Friday, July 27, 2018

Economics: Trump`s Trade War - What Doesn`t Kill China, Will Make It Stronger

(Drivebycuriosity) -  Donald Trump declared a trade war against China and threatens tariffs on all $500 billion of Chinese imports (reuters). The US President is overestimating himself and his power. He cannot bring this huge country on her knees. China will just shrug and might get even stronger. This reminds me of a Friedrich Nietzsche, who said: “That which does not kill us, makes us stronger". The German philosopher may have referred to the human immunity system which is getting stronger after surviving a challenge.

China is already changing from an industrial country - which relies on exports - into a modern economy like the US which is dominated by services and focuses mostly on the domestic market. For years imports & retail sales have been growing faster than exports & industrial production. While China`s economy (BNP) is  growing 6-7% annually, the retail sales are climbing 9%. Therefore a growing part of the national production is consumed in China, which reduces the country´s dependence from global markets and from the USA. Trump`s trade war will only accelerate the transformation process.

Since the financial crisis 2008 exports have made no significant contribution to Chinese growth (chart below). Rising import demand offsets any gain through exports. What drive Chinese growth is Chinese demand for consumption and investment (adamtooze).
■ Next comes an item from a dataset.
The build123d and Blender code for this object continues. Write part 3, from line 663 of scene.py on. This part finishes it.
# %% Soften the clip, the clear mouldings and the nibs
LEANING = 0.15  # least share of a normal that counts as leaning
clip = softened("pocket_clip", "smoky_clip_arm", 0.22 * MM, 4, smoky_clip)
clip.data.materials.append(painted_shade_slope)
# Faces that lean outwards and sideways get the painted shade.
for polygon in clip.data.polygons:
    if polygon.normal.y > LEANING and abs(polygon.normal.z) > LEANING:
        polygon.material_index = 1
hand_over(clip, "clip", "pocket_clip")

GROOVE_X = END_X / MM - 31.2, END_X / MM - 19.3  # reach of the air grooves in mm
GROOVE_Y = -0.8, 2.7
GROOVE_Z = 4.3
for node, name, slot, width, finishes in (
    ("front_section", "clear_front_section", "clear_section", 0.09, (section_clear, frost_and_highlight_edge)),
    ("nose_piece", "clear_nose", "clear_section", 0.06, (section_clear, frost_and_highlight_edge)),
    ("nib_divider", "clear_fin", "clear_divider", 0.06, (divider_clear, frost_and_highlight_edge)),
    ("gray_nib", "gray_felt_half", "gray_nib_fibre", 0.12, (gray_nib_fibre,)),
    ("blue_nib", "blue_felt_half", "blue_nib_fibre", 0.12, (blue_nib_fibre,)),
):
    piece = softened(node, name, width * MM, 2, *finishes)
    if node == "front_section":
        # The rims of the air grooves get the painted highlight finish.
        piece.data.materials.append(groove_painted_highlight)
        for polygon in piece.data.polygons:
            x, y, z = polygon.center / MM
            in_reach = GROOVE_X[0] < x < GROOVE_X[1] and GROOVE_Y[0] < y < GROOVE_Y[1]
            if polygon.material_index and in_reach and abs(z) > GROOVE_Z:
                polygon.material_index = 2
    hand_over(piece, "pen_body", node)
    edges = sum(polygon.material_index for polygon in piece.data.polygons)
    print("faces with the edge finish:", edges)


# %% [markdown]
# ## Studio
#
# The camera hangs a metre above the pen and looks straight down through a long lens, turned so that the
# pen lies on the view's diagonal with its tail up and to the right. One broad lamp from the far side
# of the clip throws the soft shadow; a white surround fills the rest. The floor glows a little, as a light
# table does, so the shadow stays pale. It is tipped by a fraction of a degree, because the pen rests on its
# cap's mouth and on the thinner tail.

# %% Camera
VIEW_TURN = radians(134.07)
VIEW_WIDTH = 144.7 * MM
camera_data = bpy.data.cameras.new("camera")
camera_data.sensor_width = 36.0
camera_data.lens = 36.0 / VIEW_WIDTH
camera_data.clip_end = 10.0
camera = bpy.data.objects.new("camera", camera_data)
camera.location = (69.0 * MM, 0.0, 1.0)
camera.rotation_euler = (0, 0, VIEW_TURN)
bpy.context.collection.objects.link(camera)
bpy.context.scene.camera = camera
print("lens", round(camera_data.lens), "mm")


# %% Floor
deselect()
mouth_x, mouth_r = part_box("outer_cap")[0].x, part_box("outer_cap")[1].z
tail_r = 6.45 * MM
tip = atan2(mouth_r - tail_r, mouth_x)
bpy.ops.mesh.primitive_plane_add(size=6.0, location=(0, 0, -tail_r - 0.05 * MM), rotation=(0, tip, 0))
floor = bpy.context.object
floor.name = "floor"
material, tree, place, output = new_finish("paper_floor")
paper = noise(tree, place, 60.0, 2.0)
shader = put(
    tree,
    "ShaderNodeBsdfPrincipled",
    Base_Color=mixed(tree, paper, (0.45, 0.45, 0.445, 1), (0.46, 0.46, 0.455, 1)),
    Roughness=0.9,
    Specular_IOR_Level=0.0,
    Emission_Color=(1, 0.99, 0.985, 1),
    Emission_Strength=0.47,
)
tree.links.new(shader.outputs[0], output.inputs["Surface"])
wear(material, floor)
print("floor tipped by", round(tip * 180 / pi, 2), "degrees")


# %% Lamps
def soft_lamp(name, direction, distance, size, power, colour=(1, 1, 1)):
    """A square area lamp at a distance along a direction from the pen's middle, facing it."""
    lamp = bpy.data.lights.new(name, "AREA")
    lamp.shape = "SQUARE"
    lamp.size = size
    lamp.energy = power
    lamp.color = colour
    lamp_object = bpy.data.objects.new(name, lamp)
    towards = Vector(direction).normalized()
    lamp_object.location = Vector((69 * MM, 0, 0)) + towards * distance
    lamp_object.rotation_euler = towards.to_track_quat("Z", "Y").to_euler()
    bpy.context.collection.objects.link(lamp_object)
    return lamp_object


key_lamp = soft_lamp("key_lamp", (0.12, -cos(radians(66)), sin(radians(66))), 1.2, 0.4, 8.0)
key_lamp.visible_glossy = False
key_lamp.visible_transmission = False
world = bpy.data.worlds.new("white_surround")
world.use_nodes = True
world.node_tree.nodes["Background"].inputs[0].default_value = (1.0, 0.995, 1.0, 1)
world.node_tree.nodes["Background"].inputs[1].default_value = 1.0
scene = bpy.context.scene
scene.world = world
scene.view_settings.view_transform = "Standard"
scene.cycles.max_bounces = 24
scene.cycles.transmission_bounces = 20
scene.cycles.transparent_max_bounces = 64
The fast rising domestic Chinese domestic economy (consume, investments in infrastructure etc.) will replace shrinking exports to the USA.
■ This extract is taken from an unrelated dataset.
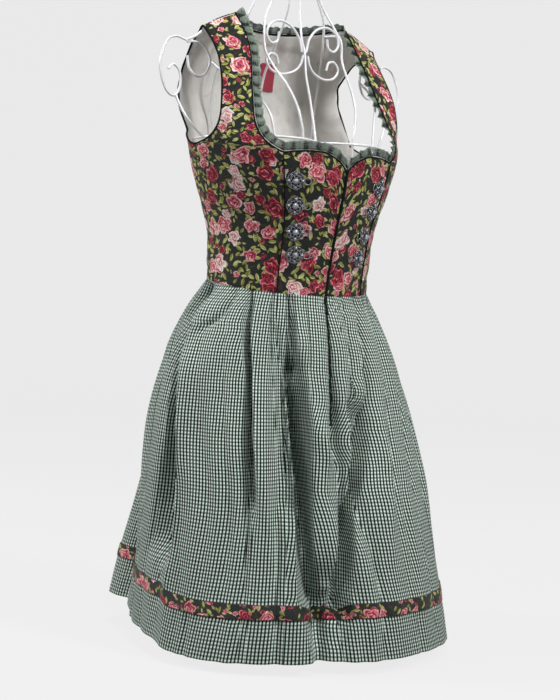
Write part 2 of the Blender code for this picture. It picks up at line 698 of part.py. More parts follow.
# ---------------------------------------------------------------- skirt
def pleat_columns():
    """Angle at the waist and at the hem for each column of the skirt."""
    waist_angles, hem_angles = [], []
    for number, (top, low, _, half, _) in enumerate(PLEATS):
        after = PLEATS[(number + 1) % len(PLEATS)]
        wrap = 360.0 if number == len(PLEATS) - 1 else 0.0
        next_top, next_low = after[0] + wrap, after[1] + wrap
        narrow = half * 0.55
        waist_angles += [top, top + narrow, (top + next_top) / 2, next_top - after[3] * 0.55]
        hem_angles += [low, low + half, (low + next_low) / 2, next_low - after[3]]
    return np.array(waist_angles), np.array(hem_angles)


def skirt_row(share, waist_angles, hem_angles):
    """One row of the skirt at a share of its length below the waist."""
    ease = min(1.0, share / 0.55)
    angles = waist_angles + (hem_angles - waist_angles) * ease
    plain = (angles + 180.0) % 360.0 - 180.0
    half_width, front, back = look_up(SKIRT, share)
    growth = look_up(PLEAT_GROWTH, share)[0]
    valley = np.zeros_like(angles)
    for top, low, depth, half, left in PLEATS:
        centre = top + (low - top) * ease
        width = half * (0.55 + 0.45 * ease)
        away = (plain - centre + 180.0) % 360.0 - 180.0
        fade = left ** max(0.0, (share - FADE_START) / (1 - FADE_START))
        valley += depth * growth * fade * np.exp(-(away / width) ** 2)
    turn = np.radians(plain)
    depth = np.where(np.cos(turn) > 0, front, back)
    ring = np.stack([half_width * np.sin(turn), -depth * np.cos(turn)], -1)
    direction = unit(np.stack([np.sin(turn), -np.cos(turn)], -1))
    hem, reach = look_up(HEM, plain)
    spread = max(0.0, (share - REACH_START) / (1 - REACH_START))
    ring = ring + direction * (reach * spread - valley)[:, None]
    top_height = waist(plain) - SEAM_GAP / 2
    return np.column_stack([ring, top_height + share * (hem - top_height)])


def skirt_shares():
    """Shares of the length at which the skirt has its rows."""
    length = WAIST_HEIGHT - 0.025
    return SKIRT_LEVELS + [1 - RIBBON_TOP / length, 1 - RIBBON_BOTTOM / length, 1.0]


def placket_grid(rows, valley):
    """The placket's outside: a level strip between the two sides of its pleat."""
    bottom = rows[:, valley]
    left, right = rows[:, valley - 1], rows[:, valley + 1]
    share = PLACKET_MOUTH / np.linalg.norm(right - left, axis=-1, keepdims=True)
    sides = narrowed_rows(bottom + share * (left - bottom), bottom + share * (right - bottom))
    grid = np.stack([sides[0], (sides[0] + sides[1]) / 2, sides[1]], axis=1)
    grid[-1, :, 2] -= 8 * SEAM_GAP
    return grid


def narrowed_rows(left, right):
    """Two edges of a strip, each moved in by the placket's inset."""
    step = unit(right - left) * PLACKET_INSET
    return left + step, right - step


def build_skirt():
    """The pleated skirt, with its ribbon near the hem and its placket in front."""
    columns = pleat_columns()
    shares = skirt_shares()
    outer = np.array([skirt_row(share, *columns) for share in shares])[::-1]
    normals = normals_of(outer, ring=True)
    wall("skirt", outer, outer - normals * SKIRT_CLOTH, GINGHAM, ring=True)
    band, lift = outer[1:3], normals[1:3]
    near = 1.8 * SEAM_GAP
    wall("skirt_ribbon", band + lift * (near + RIBBON), band + lift * near,
         ROSE_RIBBON, ring=True)
    grid = placket_grid(outer[-PLACKET_ROWS:], 4 * CENTRE_PLEAT)
    lift = normals_of(grid)
    wall("skirt_placket", grid + lift * PLACKET_LIFT, grid + lift * (PLACKET_LIFT - RIBBON),
         BLACK_PIPING)


# ---------------------------------------------------------------- brooches
def brooch_mesh():
    """A lobed rosette, 2 mm thick at its rim, with a raised middle and an eye beside it."""
    rosette = bmesh.new()
    steps = 2 * BROOCH_LOBES
    profile = [(1.00, 0.0), (0.96, 0.0018), (0.42, 0.0046)]
    rings = []
    for share, height in profile:
        ring = []
        for step in range(steps):
            turn = 2 * pi * step / steps
            lobe = 1.0 if step % 2 == 0 or share < 0.9 else 0.86
            reach = BROOCH_RADIUS * share * lobe
            ring.append(rosette.verts.new((reach * cos(turn), reach * sin(turn), height)))
        rings.append(ring)
    for lower, upper in zip(rings, rings[1:]):
        for step in range(steps):
            after = (step + 1) % steps
            rosette.faces.new((lower[step], lower[after], upper[after], upper[step]))
    rosette.faces.new(rings[0][::-1])
    rosette.faces.new(rings[-1])
    return rosette


def torus_mesh(name):
    """The eye: a small ring that lies flat beside the rosette and meets its rim."""
    bpy.ops.mesh.primitive_torus_add(major_segments=10, minor_segments=4,
                                     major_radius=EYE_RADIUS, minor_radius=EYE_WIRE)
    made = bpy.context.object
    made.name = name
    return made


def rise(place, normal):
    """How far the front panel's facets stand above a place, under a brooch."""
    panel = FRONT * (np.sign(place[0]), 1, 1)
    steps = np.linspace(0, 1, 9)
    highest = 0.0
    for row in range(panel.shape[0] - 1):
        for column in range(panel.shape[1] - 1):
            a, b = panel[row, column], panel[row, column + 1]
            c, d = panel[row + 1, column], panel[row + 1, column + 1]
            for u in steps:
                for v in steps:
                    point = (a * (1 - u) + b * u) * (1 - v) + (c * (1 - u) + d * u) * v
                    if np.linalg.norm(point - place) < BROOCH_RADIUS:
                        highest = max(highest, float(np.dot(point - place, normal)))
    return highest


def build_brooches():
    """Four brooches on each side of the closure, each with its eye towards the centre."""
    for side, mirror in (("left", 1), ("right", -1)):
        for number, (angle, height, eye_angle) in enumerate(BROOCHES, start=1):
            place = on_body(mirror * angle, height)
            probe = on_body(mirror * angle + np.array([-1.0, 1.0]), height)
            above = on_body(mirror * angle, height + 0.01)
            below = on_body(mirror * angle, height - 0.01)
            normal = Vector(unit(np.cross(probe[1] - probe[0], above - below)))
            along = Vector(on_body(mirror * eye_angle, height) - place)
            along = (along - normal * along.dot(normal)).normalized()
            upright = normal.cross(along)
            frame = Matrix((along, upright, normal)).transposed().to_4x4()
            frame.translation = Vector(place) + normal * (rise(place, normal) + SEAM_GAP)
            made = finish(f"brooch_{side}_{number}", brooch_mesh(), OLD_SILVER)
            eye = torus_mesh(f"eye_{side}_{number}")
            eye.data.transform(Matrix.Translation((BROOCH_RADIUS + EYE_RADIUS - 0.0006, 0,
                                                   EYE_WIRE + 0.0001)))
            cutters.objects.link(eye)
            for owner in list(eye.users_collection):
                if owner != cutters:
                    owner.objects.unlink(eye)
            eye.hide_render = True
            eye.display_type = "WIRE"
            join = made.modifiers.new("join_eye", "BOOLEAN")
            join.operation = "UNION"
            join.solver = "EXACT"
            join.object = eye
            made.matrix_world = frame
            eye.matrix_world = frame


# ---------------------------------------------------------------- wire form
def wire(name, points, count, ring=False):
    """One painted wire of the form."""
    path = spline(points, count)
    tube(name, path, WIRE_RADIUS, WHITE_PAINT, ring=ring)


def wire_pair(stem, points, count):
    """A wire on the wearer's left and its mirror image on the right."""
    wire(stem + "_left", points, count)
    wire(stem + "_right", mirrored(points), count)


def wire_ring(name, half, count):
    """A closed horizontal ring from the points of its left half."""
    right = [(-x, y, z) for x, y, z in half[-2:0:-1]]
    loop = spline(list(half) + right + [half[0]], count + 1)[:-1]
    tube(name, loop, WIRE_RADIUS, WHITE_PAINT, ring=True)


def build_form():
    """The wire bust, its neck, scrolls and shoulder loops, its pole and its base plate."""
    wire("form_centre_front", CENTRE_FRONT_WIRE, 14)
    wire("form_centre_back", CENTRE_BACK_WIRE, 12)
    wire_pair("form_front", FRONT_WIRE, 18)
    wire_pair("form_side", SIDE_WIRE, 9)
    wire_pair("form_back", BACK_WIRE, 13)
    wire_ring("form_chest_ring", CHEST_RING, 28)
    wire_ring("form_waist_ring", WAIST_RING, 16)
    wire_pair("form_upper_scroll", UPPER_SCROLL, 16)
    wire_pair("form_lower_scroll", LOWER_SCROLL, 16)
    wire_pair("form_shoulder", SHOULDER_WIRE, 7)
    wire_pair("form_shoulder_loop", SHOULDER_LOOP, 16)
    wire_pair("form_shoulder_curl", SHOULDER_CURL, 13)
    wire_pair("form_shoulder_brace", SHOULDER_BRACE, 4)
    cylinder("form_base", BASE_RADIUS, 0.0, BASE_THICKNESS, WHITE_PAINT, sides=40)
    boss_bottom = BASE_THICKNESS + SEAM_GAP
    cylinder("form_boss", BOSS_RADIUS, boss_bottom, boss_bottom + BOSS_HEIGHT, WHITE_PAINT,
             sides=20)
    pole_bottom = boss_bottom + BOSS_HEIGHT + SEAM_GAP
    cylinder("form_pole", POLE_RADIUS, pole_bottom, COLLAR_BOTTOM - SEAM_GAP, WHITE_PAINT,
             sides=20)
    cylinder("form_collar", COLLAR_RADIUS, COLLAR_BOTTOM, COLLAR_TOP, WHITE_PAINT, sides=20)
    cylinder("form_finial", 0.010, FINIAL_HEIGHT + 1.7 * SEAM_GAP, FINIAL_HEIGHT + 0.022,
             WHITE_PAINT, sides=12, bevel=0.004)


cutters = bpy.data.collections.new("cutters")
bpy.context.scene.collection.children.link(cutters)

build_bodice()
build_label()
build_closure()
build_piping()
build_ruffle()
build_skirt()
build_brooches()
build_form()
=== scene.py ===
"""Detailed dirndl dress on its white wire dress form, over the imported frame."""

from math import cos, pi, radians, sin

import bmesh
import bpy
import numpy as np
from mathutils import Matrix, Vector


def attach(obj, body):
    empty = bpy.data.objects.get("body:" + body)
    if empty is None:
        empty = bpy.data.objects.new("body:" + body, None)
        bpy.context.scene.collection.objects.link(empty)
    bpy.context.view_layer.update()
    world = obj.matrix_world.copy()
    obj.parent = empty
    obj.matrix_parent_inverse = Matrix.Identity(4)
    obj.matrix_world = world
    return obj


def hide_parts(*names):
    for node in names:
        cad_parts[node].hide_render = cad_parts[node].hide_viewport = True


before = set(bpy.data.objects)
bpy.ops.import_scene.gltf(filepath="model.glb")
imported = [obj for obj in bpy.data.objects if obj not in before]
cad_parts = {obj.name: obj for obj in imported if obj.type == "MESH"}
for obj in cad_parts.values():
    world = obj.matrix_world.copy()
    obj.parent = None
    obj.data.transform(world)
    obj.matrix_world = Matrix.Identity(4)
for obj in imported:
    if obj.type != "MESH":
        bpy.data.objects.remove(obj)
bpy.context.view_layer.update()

# ---------------------------------------------------------------- sizes and sections
MM = 0.001                 # tables marked with it are in millimetres
RIBBON_EDGE = 0.0011       # the ribbon's hemmed edge, beyond its solid's on each side
LABEL_SHIFT = 0.006        # the label's free edge, farther round than its solid's
CHECK = 0.0053             # repeat of the skirt's checks
WARP_SHARE = 0.62          # how much of a thread crossing's tone the upright stripe gives
RUFFLE_RUN = 0.0205        # lace gathered into one wave
FLOOR_GLOW = 0.80          # light that the pale studio floor adds of its own
STAGE_RADIUS = 7.0         # of the studio's round floor
STAGE_BEND = 2.0           # radius of the bend between its floor and wall
STAGE_HEIGHT = 9.0
STAGE_SIDES = 96
AIR_LIGHT = 0.08           # light from all round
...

China proved already in the recession 2008/09 that it can weather a sharp drop in export demand. Even though exports to the USA & Europe dropped sharply thanks to the economic crisis in the Western World, China could avoid a recession (falling GDP) by stimulating domestic demand (consume, investments). Since then China got much stronger with a much bigger domestic economy.






 Source: adamtooze.com


In 2017 China`s whole export to the rest of the world shrunk already below 20% of the the GDP (chart below). So Trump´s tax hikes will impair only a small part of the Chinese GDP. Beijing can easily compensate a shrinking US demand (as a result of Trump´s tax hikes) by stimulating domestic consume & investments - as they did during the 2008 crisis in the US. China´s government is already responding to Trump´s tariffs and announced tax cuts and new investments into infrastructure.





 Source: worldbank


Yes, some Chinese corporations will suffer, if they lose customers in the US. But this will force them, to find more customers in their fast growing home market. They will have to get more efficient and they need to cut their costs and offer better products. The Chinese customers will benefit when China`s corporations focus more on their domestic markets by cheaper products and more quality.